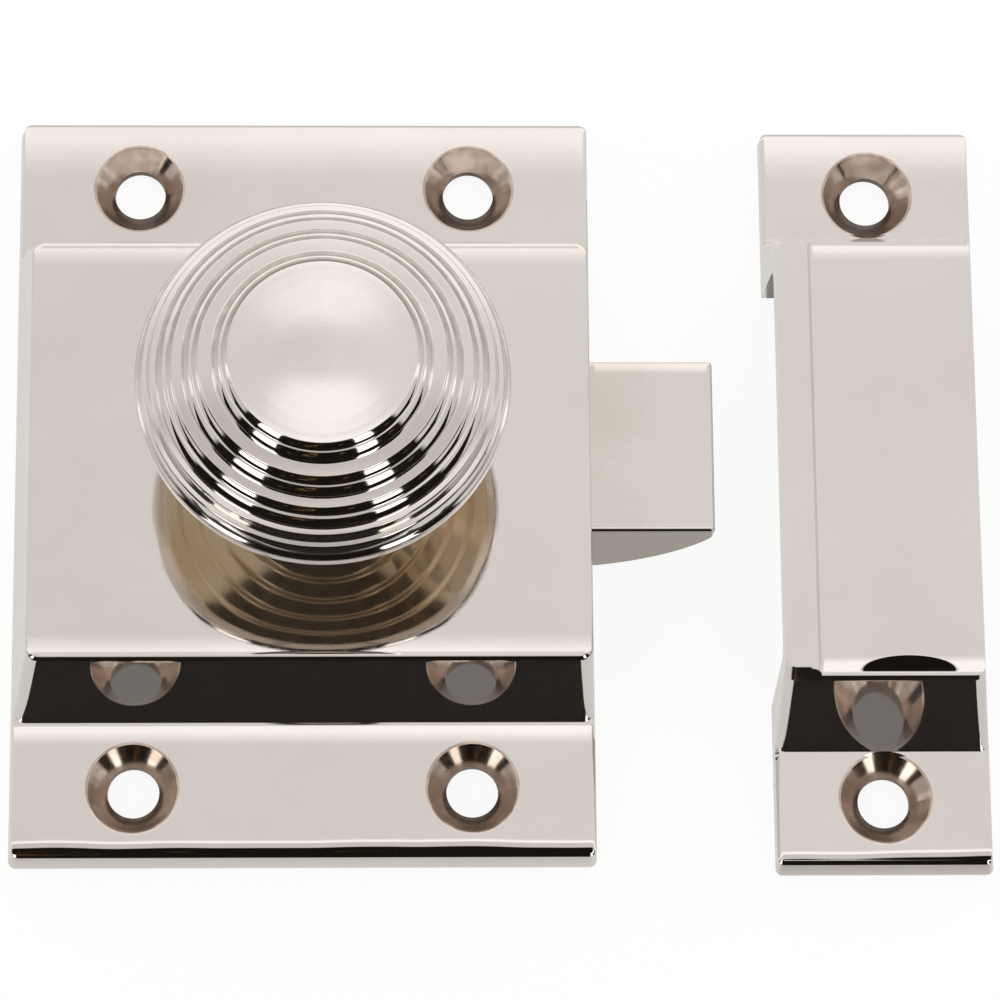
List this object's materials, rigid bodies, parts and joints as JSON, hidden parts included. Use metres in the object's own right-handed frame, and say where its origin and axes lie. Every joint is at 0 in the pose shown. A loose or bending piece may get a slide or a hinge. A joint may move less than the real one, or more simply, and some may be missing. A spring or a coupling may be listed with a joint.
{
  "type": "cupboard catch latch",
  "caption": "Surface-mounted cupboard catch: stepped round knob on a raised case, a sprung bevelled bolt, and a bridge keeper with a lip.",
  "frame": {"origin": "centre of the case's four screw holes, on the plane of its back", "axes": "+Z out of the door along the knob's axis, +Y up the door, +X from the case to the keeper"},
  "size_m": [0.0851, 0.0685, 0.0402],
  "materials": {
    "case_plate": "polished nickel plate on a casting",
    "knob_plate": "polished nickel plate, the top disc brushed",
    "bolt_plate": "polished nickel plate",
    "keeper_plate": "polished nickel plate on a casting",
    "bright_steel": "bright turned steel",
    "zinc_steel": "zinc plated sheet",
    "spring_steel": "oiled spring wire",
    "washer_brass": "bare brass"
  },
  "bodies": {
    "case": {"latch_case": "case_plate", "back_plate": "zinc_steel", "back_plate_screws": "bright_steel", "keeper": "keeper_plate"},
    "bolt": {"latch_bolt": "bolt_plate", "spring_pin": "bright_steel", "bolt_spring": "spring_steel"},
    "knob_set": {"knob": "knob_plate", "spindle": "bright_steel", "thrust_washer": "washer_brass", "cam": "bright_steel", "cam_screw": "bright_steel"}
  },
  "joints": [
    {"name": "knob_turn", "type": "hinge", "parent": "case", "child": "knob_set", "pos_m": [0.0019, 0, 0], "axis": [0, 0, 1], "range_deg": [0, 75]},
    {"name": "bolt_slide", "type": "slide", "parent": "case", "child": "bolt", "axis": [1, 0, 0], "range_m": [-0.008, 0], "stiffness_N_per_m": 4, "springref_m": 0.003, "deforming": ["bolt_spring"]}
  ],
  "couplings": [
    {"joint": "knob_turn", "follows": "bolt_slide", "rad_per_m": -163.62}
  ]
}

==================================================

Problem description: Quote the material exactly, leaving nothing out.

The completed task:
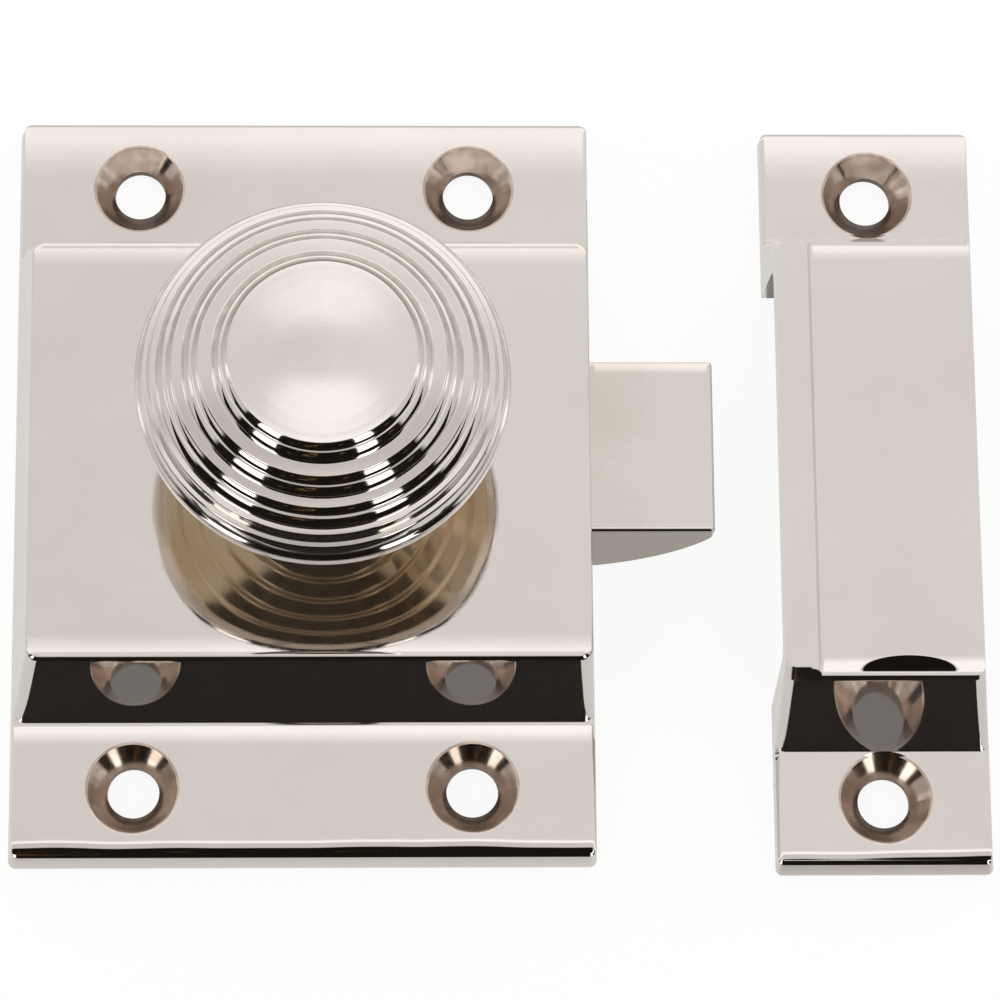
List this object's materials, rigid bodies, parts and joints as JSON, hidden parts included. Use metres in the object's own right-handed frame, and say where its origin and axes lie. Every joint is at 0 in the pose shown. A loose or bending piece may get a slide or a hinge. A joint may move less than the real one, or more simply, and some may be missing. A spring or a coupling may be listed with a joint.
{
  "type": "cupboard catch latch",
  "caption": "Surface-mounted cupboard catch: stepped round knob on a raised case, a sprung bevelled bolt, and a bridge keeper with a lip.",
  "frame": {"origin": "centre of the case's four screw holes, on the plane of its back", "axes": "+Z out of the door along the knob's axis, +Y up the door, +X from the case to the keeper"},
  "size_m": [0.0851, 0.0685, 0.0402],
  "materials": {
    "case_plate": "polished nickel plate on a casting",
    "knob_plate": "polished nickel plate, the top disc brushed",
    "bolt_plate": "polished nickel plate",
    "keeper_plate": "polished nickel plate on a casting",
    "bright_steel": "bright turned steel",
    "zinc_steel": "zinc plated sheet",
    "spring_steel": "oiled spring wire",
    "washer_brass": "bare brass"
  },
  "bodies": {
    "case": {"latch_case": "case_plate", "back_plate": "zinc_steel", "back_plate_screws": "bright_steel", "keeper": "keeper_plate"},
    "bolt": {"latch_bolt": "bolt_plate", "spring_pin": "bright_steel", "bolt_spring": "spring_steel"},
    "knob_set": {"knob": "knob_plate", "spindle": "bright_steel", "thrust_washer": "washer_brass", "cam": "bright_steel", "cam_screw": "bright_steel"}
  },
  "joints": [
    {"name": "knob_turn", "type": "hinge", "parent": "case", "child": "knob_set", "pos_m": [0.0019, 0, 0], "axis": [0, 0, 1], "range_deg": [0, 75]},
    {"name": "bolt_slide", "type": "slide", "parent": "case", "child": "bolt", "axis": [1, 0, 0], "range_m": [-0.008, 0], "stiffness_N_per_m": 4, "springref_m": 0.003, "deforming": ["bolt_spring"]}
  ],
  "couplings": [
    {"joint": "knob_turn", "follows": "bolt_slide", "rad_per_m": -163.62}
  ]
}